“Transmítale al Papa nuestros saludos y deseos de paz, y dígale que rezamos por él. Invítele a visitarnos”. Así contaba el cardenal John Ribat, msc, en 2019 en esta revista, el añorado deseo de los papúes por una visita de Francisco. Seguro que León XIII habría aceptado también con gran ilusión esta invitación. Él puso todo su empeño en enviar misioneros a las lejanas tierras de Melanesia y Micronesia. El reto lo aceptó el P. Julio Chevalier, fundador de los Misioneros del Sagrado Corazón, y así, en 1882, llegaría a la isla de Matupit, Nueva Bretaña, la primera expedición, que partió de Barcelona trece meses antes. Al frente, el P. André Navarre, pero las circunstancias adversas en aquel territorio les impidieron establecer una misión.

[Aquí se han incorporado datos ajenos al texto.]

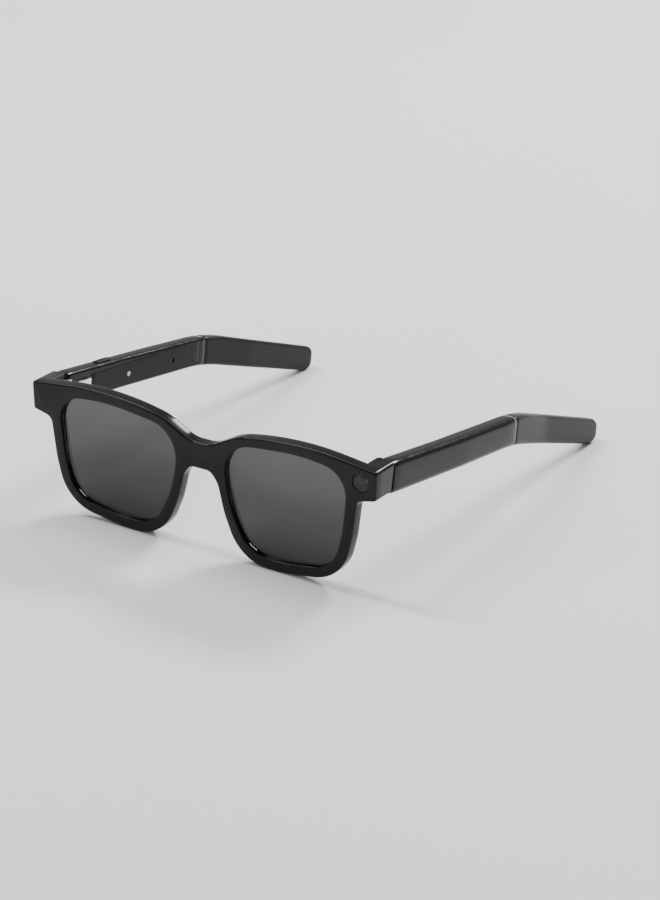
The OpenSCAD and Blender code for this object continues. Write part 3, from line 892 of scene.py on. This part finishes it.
def softened(node, body):
    """A CAD part's own shape with its sharp edges rounded off."""
    bm = bmesh.new()
    bm.from_mesh(frame["nodes"][node].data)
    bmesh.ops.remove_doubles(bm, verts=bm.verts, dist=CAD_WELD * MM)
    bmesh.ops.dissolve_limit(
        bm, angle_limit=math.radians(1), verts=bm.verts, edges=bm.edges, delimit={"NORMAL"})
    piece = to_object(bm, node + "_soft", Matrix.Identity(4))
    modify(piece, "BEVEL", width=HINGE_EDGE * MM, segments=2, limit_method="ANGLE",
           angle_limit=math.radians(50), use_clamp_overlap=True)
    shade(piece)
    stands_for(piece, node, body)


def screw(side, s, t, kind):
    """A screw with a flat head and a cross slot, whose axis runs outwards along u."""
    low, shoulder, point = kind
    matrix = TEMPLE[side] @ Matrix.Translation((0, s, t)) @ Matrix.Rotation(math.pi / 2, 4, "Y")
    body = turned("screw", [
        (0.02, low), (SCREW_HEAD_R - 0.12, low), (SCREW_HEAD_R - 0.03, low + 0.04),
        (SCREW_HEAD_R, low + 0.12), (SCREW_HEAD_R, shoulder), (SCREW_R, shoulder),
        (SCREW_R, point - SCREW_POINT), (SCREW_R - SCREW_POINT, point), (0.02, point),
    ], matrix, 36)
    for turn in SLOT_TURNS:
        place = matrix @ Matrix.Rotation(math.radians(turn), 4, "Z")
        long, wide = (around(0, half) for half in SLOT_HALF)
        boolean(body, [block("slot", long, wide, (low - 1, low + SLOT_T), place)])
    return body


def build_hinges():
    front_screws = []
    for side in (1, -1):
        word, body = SIDE_NAME[side], TEMPLE_BODY[side]
        softened("hinge_leaf_front_" + word, "front")
        softened("hinge_pin_" + word, "front")
        softened("hinge_leaf_temple_" + word, body)
        for t in (-FRONT_SCREW_T, FRONT_SCREW_T):
            front_screws.append(screw(side, FRONT_SCREW_S, t, LEAF_SCREW))
        for node, places, kind in (
            ("temple_hinge_screws_" + word, LEAF_SCREW_S, LEAF_SCREW),
            ("cover_screws_" + word, BOSS_S, COVER_SCREW),
        ):
            screws = [screw(side, s, 0, kind) for s in places]
            stands_for(merge(node + "_slotted", screws), node, body)
    stands_for(merge("front_hinge_screws_slotted", front_screws), "front_hinge_screws", "front")


# ---- Temples ---------------------------------------------------------------------------------


def section(s, u, t, edge_r, inset=0.0):
    """A ring of points round a rectangle at station s, its inner and outer edges rounded."""
    u0, u1, t0, t1 = u[0] + inset, u[1] - inset, t[0] + inset, t[1] - inset
    limit = MOST_ROUND * min(u1 - u0, t1 - t0)
    inner, outer = (min(radius, limit) for radius in edge_r)
    corners = [(u0, t1, inner), (u1, t1, outer), (u1, t0, outer), (u0, t0, inner)]
    return [(p.x, s, p.y) for p in rounded(corners, SECTION_STEPS)]


def stations(start, end, step):
    count = max(2, round((end - start) / step))
    return [start + (end - start) * k / count for k in range(count + 1)]


def softened_start(start, ring, edge):
    """The first two rings of a part whose end is slightly rounded."""
    first = FIRST_RING * edge
    return [ring(start, edge), ring(start + first, first)]


def softened_ends(start, end, step, ring, edge):
    """Rings along a part whose two ends are slightly rounded."""
    rings = softened_start(start, ring, edge)
    rings += [ring(s) for s in stations(start + edge, end - edge, step)]
    last = FIRST_RING * edge
    return rings + [ring(end - last, last), ring(end, edge)]


def core_bore(side):
    """The hole for the steel core wire, along the bent part of the temple."""
    turn = Matrix.Rotation(CORE_TURN, 4, "Z") @ Matrix.Rotation(-math.pi / 2 - DROOP, 4, "X")
    place = TEMPLE[side] @ Matrix.Translation(CORE_START) @ turn
    return turned("core_bore", [(CORE_R, 0), (CORE_R, CORE_LEN)], place, 32)


def build_shell(side):
    matrix = TEMPLE[side]

    def ring(s, inset=0.0):
        return section(s, span(PLAN_POINTS, s), span(SIDE_POINTS, s), ARM_EDGE_R, inset)

    rings = softened_ends(BUTT_S + BUTT_GAP, SHELL_END - SHELL_GAP, ARM_STEP, ring, ARM_END_EDGE)
    shell = loft("temple_shell_" + SIDE_NAME[side] + "_polished", rings, matrix)
    cavity = block("cavity", (0, CAVITY_U), CAVITY_S, CAVITY_T, matrix)
    boolean(cavity, [rod("boss", (0, s, 0), (1, 0, 0), BOSS_R, REACH, matrix, 32) for s in BOSS_S])
    port_u, port_s = TEMPLE_PORT
    cuts = [
        cavity,
        block("cover_seat", (-REACH, COVER_U + SEAM), widened(CAVITY_S, COVER_LIP),
              widened(CAVITY_T, COVER_LIP), matrix),
        knuckle_room(side),
        bar("sound_slot", PORT, SOUND_SLOT, -REACH, 0, matrix),
        bar("mesh_seat", PORT, MESH_SEAT, -REACH, MESH_SEAT_TOP, matrix),
        rod("microphone_port", (port_u, port_s, -REACH), (0, 0, 1), PORT_R, REACH - 1, matrix),
        core_bore(side),
    ]
    cuts += [pilot(side, s, 0, LEAF_SCREW) for s in LEAF_SCREW_S]
    cuts += [pilot(side, s, 0, COVER_SCREW) for s in BOSS_S]
    if side < 0:
        slot_size = (BUTTON_LEN + BUTTON_GAP, BUTTON_W + BUTTON_GAP)
        ceiling = CAVITY_T[1]
        room = (ceiling - BUTTON_GAP / 2, FLANGE_T + FLANGE_GAP)
        cuts.append(bar("flange_room", BUTTON, FLANGE_ROOM, *room, matrix))
        cuts.append(bar("button_slot", BUTTON, slot_size, ceiling, REACH, matrix))
    boolean(shell, cuts)
    stands_for(shell, "temple_shell_" + SIDE_NAME[side], TEMPLE_BODY[side])


def build_cover(side):
    matrix = TEMPLE[side]
    lip = COVER_LIP - SEAM
    t = widened(CAVITY_T, lip)

    def ring(s, inset=0.0):
        return section(s, (span(PLAN_POINTS, s)[0], COVER_U), t, COVER_EDGE_R, inset)

    rings = softened_ends(*widened(CAVITY_S, lip), COVER_STEP, ring, COVER_END_EDGE)
    cover = loft("temple_cover_" + SIDE_NAME[side] + "_satin", rings, matrix)
    cuts = []
    for s in BOSS_S:
        start = (-REACH, s, 0)
        cuts.append(rod("clear", start, (1, 0, 0), SCREW_R + CLEAR_GAP, 2 * REACH, matrix))
        cuts.append(rod("counterbore", start, (1, 0, 0), SCREW_HEAD_R + HEAD_GAP,
                        REACH + COVER_SCREW[1], matrix, 36))
    if side > 0:
        half_s, half_t = KNOB_SLOT_HALF
        run = widened((SLIDER_S, SLIDER_S + SLIDER_TRAVEL), half_s)
        cuts.append(block("slider_slot", around(0, REACH), run, around(0, half_t), matrix))
    boolean(cover, cuts)
    stands_for(cover, "temple_cover_" + SIDE_NAME[side], TEMPLE_BODY[side])


def build_tip(side):
    """The ear piece: it thins, bends down and ends in a full round."""

    def ring(s, inset=0.0):
        u, t = span(PLAN_POINTS, s), span(SIDE_POINTS, s)
        near_end = max(0.0, (s - (TIP_END - TIP_THIN_S)) / TIP_THIN_S)
        lost = 1 - math.sqrt(max(0.0, 1 - near_end * near_end))
        pinch = (u[1] - u[0]) / 2 * lost * TIP_THIN
        edge_r = (ARM_EDGE_R[0], ARM_EDGE_R[1] - TIP_EDGE_LOSS * near_end)
        return section(s, (u[0] + pinch, u[1] - pinch), t, edge_r, inset)

    start = SHELL_END + SHELL_GAP
    rings = softened_start(start, ring, ARM_END_EDGE)
    rings += [ring(s) for s in stations(start + ARM_END_EDGE, TIP_END - TIP_R, TIP_STEP)]
    turns = quarter(TIP_ROUND_STEPS)[1:-1]
    rings += [ring(TIP_END - TIP_R * (1 - math.sin(a))) for a in turns]
    rings.append(ring(TIP_END - TIP_END_GAP))
    tip = loft("temple_tip_" + SIDE_NAME[side] + "_soft", rings, TEMPLE[side])
    boolean(tip, [core_bore(side)])
    stands_for(tip, "temple_tip_" + SIDE_NAME[side], TEMPLE_BODY[side])


# ---- Controls --------------------------------------------------------------------------------


def build_button():
    """The button's cap with the flange that holds it under the shell."""
    matrix = TEMPLE[-1]
    cap = bar("capture_button_cap", BUTTON, (BUTTON_LEN, BUTTON_W), CAP_BASE, BUTTON_TOP,
              matrix, BUTTON_EDGE)
    flange = bar("flange", BUTTON, FLANGE_SIZE, FLANGE_BASE, FLANGE_T, matrix, FLANGE_EDGE)
    boolean(cap, [flange], "UNION")
    stands_for(cap, "capture_button", "capture_button")


def build_slider():
    """A small knob with three grip ridges, over its flange."""
    matrix = TEMPLE[1]

    def part(name, u, half, edge, middle=SLIDER_S):
        return block(name, u, around(middle, half[0]), around(0, half[1]), matrix, edge)

    knob = part("power_slider_knob", KNOB_U, KNOB_HALF, KNOB_EDGE)
    others = [part("ridge", RIDGE_U, RIDGE_HALF, RIDGE_EDGE, SLIDER_S + k * RIDGE_STEP)
              for k in (-1, 0, 1)]
    others.append(part("flange", KNOB_FLANGE_U, KNOB_FLANGE_HALF, FLANGE_EDGE))
    boolean(knob, others, "UNION")
    stands_for(knob, "power_slider", "power_slider")


# ---- Stage -----------------------------------------------------------------------------------

FLOOR_SIZE = 24
LIGHT_TARGET = (0, 0, 0.02)
LIGHTS = [  # name, direction from the glasses, distance, size, power
    ("overhead", (-0.1, 0.25, 1.0), 1.5, (1.5, 0.7), 10),
    ("strip", (-0.52, -0.05, 0.8), 1.5, (0.12, 0.8), 12),
    ("glint", (-0.52, -0.72, 0.46), 1.5, (0.2, 0.2), 2.5),
    ("back", (0.15, 0.9, 0.75), 1.6, (0.6, 0.3), 26),
]
SKY_COLOR = (0.97, 0.98, 1.0, 1)
SKY_STRENGTH = 0.5
# The photograph's view: degrees to the right and up, metres away, and the lens in millimetres
VIEW_AZIMUTH = math.radians(34)
VIEW_ELEVATION = math.radians(23)
VIEW_DISTANCE = 1.37
VIEW_LENS = 150
VIEW_SENSOR = 36
VIEW_SHIFT_Y = -0.045


def build_floor():
    bpy.ops.mesh.primitive_plane_add(size=FLOOR_SIZE, location=(0, 0, CAD_BOX[0].z))
    floor = bpy.context.object
    floor.name = "floor"
    floor.data.materials.append(floor_paint())


def aim(thing, target):
    thing.rotation_mode = "QUATERNION"
    thing.rotation_quaternion = (Vector(target) - thing.location).to_track_quat("-Z", "Y")


def build_lights():
    for name, direction, distance, size, power in LIGHTS:
        data = bpy.data.lights.new(name, "AREA")
        data.shape = "RECTANGLE"
        data.size, data.size_y = size
        data.energy = power
        light = bpy.data.objects.new(name, data)
        light.location = Vector(direction).normalized() * distance
        aim(light, LIGHT_TARGET)
        bpy.context.scene.collection.objects.link(light)
    world = bpy.data.worlds.new("studio")
    world.use_nodes = True
    sky = world.node_tree.nodes["Background"].inputs
    sky["Color"].default_value = SKY_COLOR
    sky["Strength"].default_value = SKY_STRENGTH
    bpy.context.scene.world = world


def build_camera_view():
    data = bpy.data.cameras.new("view")
    data.lens = VIEW_LENS
    data.sensor_width = VIEW_SENSOR
    data.shift_y = VIEW_SHIFT_Y
    data.clip_start = 0.05
    camera = bpy.data.objects.new("view", data)
    centre = (CAD_BOX[0] + CAD_BOX[1]) / 2
    level = math.cos(VIEW_ELEVATION)
    away = Vector((math.sin(VIEW_AZIMUTH) * level, -math.cos(VIEW_AZIMUTH) * level,
                   math.sin(VIEW_ELEVATION)))
    camera.location = centre + away * VIEW_DISTANCE
    aim(camera, centre)
    bpy.context.scene.collection.objects.link(camera)
    bpy.context.scene.camera = camera


build_camera_view()
build_lights()
build_floor()
dress_cad()
build_front()
build_brow_cover()
for hand in (1, -1):
    build_lens(hand)
    build_shell(hand)
    build_cover(hand)
    build_tip(hand)
build_camera()
build_contacts()
build_hinges()
build_button()
build_slider()
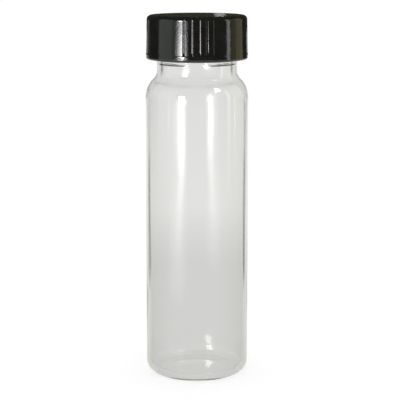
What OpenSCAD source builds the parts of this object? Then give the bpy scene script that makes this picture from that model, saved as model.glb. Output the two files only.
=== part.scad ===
// Glass sample vial with a ribbed screw cap and a sealing liner.
// Millimetres, +Z up, origin at the centre of the standing ring.

/* [Glass body] */
// Height of the glass, from the table to the lip
vial_h = 95; // [70:0.5:140]
// Outside diameter of the body
body_d = 27.75; // [25:0.25:34]
// Wall thickness of the body
wall_t = 0.9; // [0.6:0.05:1.6]
// Thickness of the floor
floor_t = 1.1; // [0.6:0.1:2]
// Outside radius of the heel, where the wall meets the base
heel_r = 3; // [1.5:0.1:4]
// Inside radius between the wall and the floor
inner_heel_r = 2.6; // [1:0.1:3.5]
// Diameter of the pushed-up centre of the base
punt_d = 15.6; // [8:0.2:17]
// Rise of the pushed-up centre above the table
punt_h = 0.8; // [0.3:0.1:2]

/* [Shoulder and neck] */
// Radius of the rounded shoulder
shoulder_r = 6.5; // [4:0.1:9]
// Radius of the hollow between the shoulder and the neck
neck_fillet_r = 3.4; // [2:0.1:5]
// Width of the shoulder, from the side of the body in to the side of the neck
shoulder_w = 3.025; // [2:0.025:4.5]
// Wall thickness of the neck
neck_wall_t = 1.5; // [1:0.1:2.5]
// Length of the straight neck, from the shoulder hollow to the lip
neck_len = 11.8; // [10.5:0.1:18]
// Rounding of both edges of the lip
lip_r = 0.5; // [0.2:0.05:0.7]

/* [Thread] */
// Rise of the thread in one turn
thread_pitch = 3.175; // [3:0.025:3.8]
// How far the neck thread stands out of the neck
thread_depth = 1; // [0.6:0.05:1.2]
// Turns of thread on the neck
neck_turns = 1.25; // [1:0.05:1.5]
// Width of a thread at its root
thread_root_w = 2.1; // [1.6:0.05:2.2]
// Width of a thread at its crest
thread_crest_w = 0.9; // [0.5:0.05:1]
// Plain neck between the lip and the top of the thread
thread_drop = 1.2; // [0.8:0.1:2]
// Free space between neck and cap, across the thread
thread_gap = 0.3; // [0.2:0.05:0.5]

/* [Cap] */
// Depth of the cap's skirt below the lip of the glass
skirt_h = 8.7; // [8:0.1:10]
// Thickness of the cap's top
cap_top_t = 1.8; // [1.2:0.1:3]
// Wall of the cap outside its thread, at the bottom of the skirt
cap_wall_t = 1.55; // [1.2:0.05:2.5]
// Draft of the skirt, which narrows towards the top
cap_draft = 1.5; // [0.5:0.1:2]
// Rounding of the cap's top edge
cap_edge_r = 1.2; // [0.5:0.1:1.6]
// Height of the plain band under the grip
band_h = 1.6; // [1:0.1:2.5]
// How far the band stands out of the skirt
band_step = 0.05; // [0.05:0.05:0.3]
// Groups of grip grooves round the skirt
groove_groups = 4; // [2:1:6]
// Grooves in each group
grooves_in_group = 5; // [3:1:6]
// Width of a groove and a land together, round the skirt
groove_pitch = 2.06; // [1.8:0.02:2.2]
// Radius of the round floor of a groove
groove_r = 0.6; // [0.4:0.05:0.8]
// Depth of a groove at the foot of the skirt
groove_depth = 0.12; // [0.08:0.01:0.2]
// Turn of the first group of grooves from the -Y side towards +X
groove_turn = 2.7; // [0:0.1:10]
// Rounding of the outside edge at the open end of the cap
rim_r = 0.5; // [0.2:0.05:0.8]
// Chamfer that leads the neck into the open end of the cap
mouth_chamfer = 0.4; // [0.2:0.05:0.6]

/* [Liner] */
// Thickness of the sealing liner
liner_t = 1.2; // [0.8:0.1:2]
// Free space round the liner inside the cap
liner_gap = 0.15; // [0.1:0.05:0.3]

/* [Hidden] */
$fn = 96;
// Largest turn between two points of an arc in an outline
arc_step = 7.5;
// Turn between two sections of a swept thread
thread_step = 7.5;
// Turn over which a thread grows out of the wall at each end
fade_angle = 45;
// Depth to which a thread is rooted in its wall
thread_sink = 0.4;
// The grooves lean a little less than the skirt, so they are shallower at the top
groove_lean = 0.95 * cap_draft;
// Length by which a cutter runs past the face it opens
cut_over = 1;

body_r = body_d / 2;
body_inner_r = body_r - wall_t;
neck_r = body_r - shoulder_w;
bore_r = neck_r - neck_wall_t;
neck_z = vial_h - neck_len;
punt_r = punt_d / 2;
punt_sphere_r = (punt_r * punt_r + punt_h * punt_h) / (2 * punt_h);
punt_centre_z = punt_h - punt_sphere_r;

cap_z = vial_h - skirt_h;
cap_ceiling_z = vial_h + liner_t;
cap_top_z = cap_ceiling_z + cap_top_t;
cap_root_r = neck_r + thread_depth + thread_gap;
cap_band_r = cap_root_r + cap_wall_t;
cap_skirt_r = cap_band_r - band_step;
cap_skirt_z = cap_z + band_h;
cap_edge_z = cap_top_z - cap_edge_r;
liner_r = cap_root_r - liner_gap;

// Width of a thread where its flanks meet its foot, inside the wall
thread_foot_w = thread_root_w + (thread_root_w - thread_crest_w) * thread_sink / thread_depth;

neck_thread_z = vial_h - thread_drop - thread_root_w / 2 - neck_turns * thread_pitch;
// The cap's thread fills the skirt from the mouth to just under the liner.
// It lies midway between two turns of the neck's, so its start is turned round to match its height.
cap_thread_z = cap_z + mouth_chamfer + thread_foot_w / 2;
cap_thread_turns = (vial_h - thread_gap - thread_foot_w / 2 - cap_thread_z) / thread_pitch;
cap_thread_start = 360 * (cap_thread_z - neck_thread_z + thread_pitch / 2) / thread_pitch;

// ---- Outlines -------------------------------------------------------------

// Points of an arc about [r, z], from angle start to angle end
function arc(r, z, radius, start, end) =
    let (n = max(4, ceil(abs(end - start) / arc_step)))
    [for (i = [0 : n])
        let (a = start + (end - start) * i / n)
        [r + radius * cos(a), z + radius * sin(a)]];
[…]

Tres años después, un entusiasta P. Verius, el Hno. Gasbarra y el P. Marconi componen la segunda expedición. Esta vez sí, consiguen instalarse en Yule. Una pequeña isla, frente a la costa sur de Papúa, desde la que realizar incursiones a los territorios de las tribus Roro y Mekeo. Allí, en julio de 1885, celebran la primera misa.
Los conflictos entre tribus eran frecuentes, el canibalismo una práctica habitual, sus tradiciones tribales y la brujería formaban parte de lo cotidiano y las supersticiones eran la manera de comprender lo que no entendían. Con tantos desafíos, la labor evangelizadora debía ir unida a otras misioneras, dedicadas al desarrollo del pueblo.
Primero, acabar con las luchas entre tribus. El P. Verius fue esencial. Logró el respeto de los jefes de los clanes y evitó varias guerras que habrían dado al traste con la evangelización. La integración de los misioneros debía ser real. Era imprescindible su confianza y, para ello, entender sus tradiciones y su particular ‘cosmovisión melanesia’. Así comprenderían al Dios del Amor.
“También había desafíos muy grandes en cuestión de salud. Eran tiempos de malaria, de enfermedades, pueblos con escaso contacto con Occidente y la medicina”, relata a Radio Vaticana el P. Abzalón Alvarado, msc, superior general de los Misioneros del Sagrado Corazón. Los hechiceros hacían las veces de curanderos. Aunque el propio P. Verius había estudiado algo de medicina como misionero, era necesaria más ayuda. En 1887 llega a la isla un grupo de Hijas de Nuestra Señora del Sagrado Corazón, a las que el P. Navarre, ya obispo, les dice al recibirlas: “Ha llegado vuestra hora, la misión os necesita y os espera”. Los indígenas las llamaron Iviao-love (doncellas santas).
Las hermanas Clara, Marta y Magdalena, junto a la madre Ligoria, comienzan a abrir dispensarios que hoy son centros de salud. La Hna. Mona Papu es la directora del de Inauaia, construido por el P. Xavier Vergés, msc, donde ella conoció a los misioneros y sintió su vocación de servicio. Cuenta la Hna. papú Elizabeth Inapi, al P. Paco Blanco, superior provincial de España, que ella también debe su vocación al P. Vergés. “Le conocí cuando tenía 4 años, fue su ejemplo el que me atrajo a la vida religiosa. Él construyó la misión, la iglesia, la escuela, el convento de las hermanas, el hospital”. Crear centros de formación en enfermería fue un punto de inflexión en el desarrollo del país. Y es que las escuelas, en general, ayudaron a la educación de una población que desconocía incluso su propia lengua, de entre las más de 800 del país.
Los misioneros no se limitaron a llevar la palabra de Dios y mostrar un nuevo estilo de vida basado en el ‘Amor derramado’ de Cristo. La sociedad papú de hoy posee la estructura que los misioneros tuvieron el acierto de crear. Iglesia, dispensario y escuela son el centro de la organización social que aún tiene el país. A este conjunto, lo siguen llamando ‘Mission’.